What's In A Name: Mendel's Secret


Mendel's Secret | Coady photo


4th-Kentucky Downs, $156,800, Msw, 9-1, 2yo, 1mT, 1:37.03, fm, nose. MENDEL'S SECRET (c, 2, Mendelssohn–Donnie's Secret, by Tiger Ridge) O-Turman Racing Stable, LLC; B-Hartley/De Renzo Thoroughbreds (KY); T-Michael J. Maker

The name of Kentucky Downs 9-1-2022 brave post-to-post winner MENDEL'S SECRET (2yo, Mendelssohn–Donnie's Secret, by Tiger Ridge) is intriguing on many levels. It is very likely that there is a close connection with up-and-coming freshman sire MENDELSSOHN (2015 Bay Horse by Scat Daddy out of Leslie's Lady, by Tricky Creek), named after the great Romantic composer Felix Mendelssohn (1809-1847).

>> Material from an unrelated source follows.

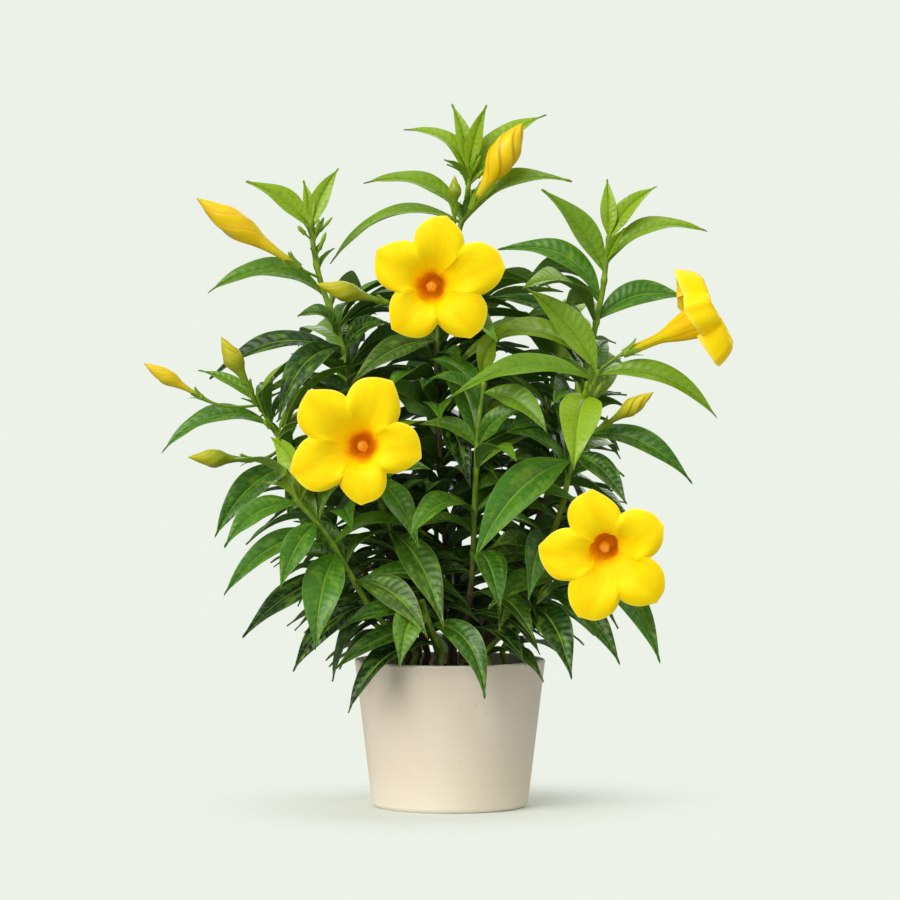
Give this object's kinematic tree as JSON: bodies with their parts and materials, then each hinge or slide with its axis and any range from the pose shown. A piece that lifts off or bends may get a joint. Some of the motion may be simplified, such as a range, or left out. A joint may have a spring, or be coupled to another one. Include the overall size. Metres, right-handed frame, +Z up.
{
  "type": "potted allamanda plant",
  "caption": "Potted climbing plant with whorls of pointed leaves, yellow trumpet blooms and rolled buds, in a plain tapered round pot of soil.",
  "frame": {"origin": "centre of the flat underside of the pot, where it rests", "axes": "+Z up along the axis of the pot, -Y towards the side that most blooms face"},
  "size_m": [0.3826, 0.2378, 0.457],
  "materials": {
    "pot_ceramic": "smooth satin cream",
    "potting_soil": "rough, dark brown, crumbly; wood stands in for potting soil",
    "foliage": "glossy green leaves and stems; leather stands in for leaf and stem tissue",
    "petal": "satin bright yellow; fabric stands in for petal tissue",
    "bud": "satin yellow to yellow-green; fabric stands in for petal tissue"
  },
  "bodies": {
    "root": {"pot": "pot_ceramic", "soil": "potting_soil", "stem_top": "foliage", "stem_upper_left": "foliage", "stem_left": "foliage", "stem_low_left": "foliage", "stem_left_bloom": "foliage", "stem_middle": "foliage", "stem_upper_right": "foliage", "stem_right": "foliage", "stem_right_bloom": "foliage", "stem_front": "foliage", "stem_back_left": "foliage", "stem_back": "foliage", "stem_back_right": "foliage", "stem_low_back": "foliage", "stem_low_back_left": "foliage", "stem_low_back_right": "foliage", "bloom_top": "petal", "bloom_left": "petal", "bloom_low_right": "petal", "bloom_right": "petal", "bud_top": "bud", "bud_top_small": "bud", "bud_upper_left": "bud", "bud_far_left": "bud", "bud_left_upright": "bud", "bud_left_low": "bud", "bud_middle": "bud", "bud_right": "bud"}
  },
  "joints": []
}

But Mendel is also the name of Augustinian friar Gregor Mendel (1822-1884), a solitary genius who is thought of as the founder of modern genetics. Brother Gregor had a family background in farming and experimented with crossing different plants, like, famously, green peas with yellow peas. Mendel was greatly respected by legendary thoroughbred breeder Federico Tesio (1869-1954), who gave him a whole chapter in his “Breeding The Racehorse” masterpiece, with the title of the opening paragraph titled simply “Mendelism”. What Tesio writes to have learned from a lightning-quick reading of a book borrowed by a fellow train traveler between Pisa and Rome (the wizard of Dormello loved colorful tales) is that the racehorse is a hybrid, just like the dissimilar peas of Mendel, and therefore subject to the “laws” discovered by the monk – that is, the merry dance of “dominant” and “recessive” characters choreographed in the abbot's experiments. There is a lovely twist in the story: some modern scholars have questioned the outcomes of Mendel's experiments, deemed too consistent not to be suspicious – so much so that they have coined the expression “Mendelian Paradox” to indicate reported data that, statistically, are too good to be true. I feel a new name coming on.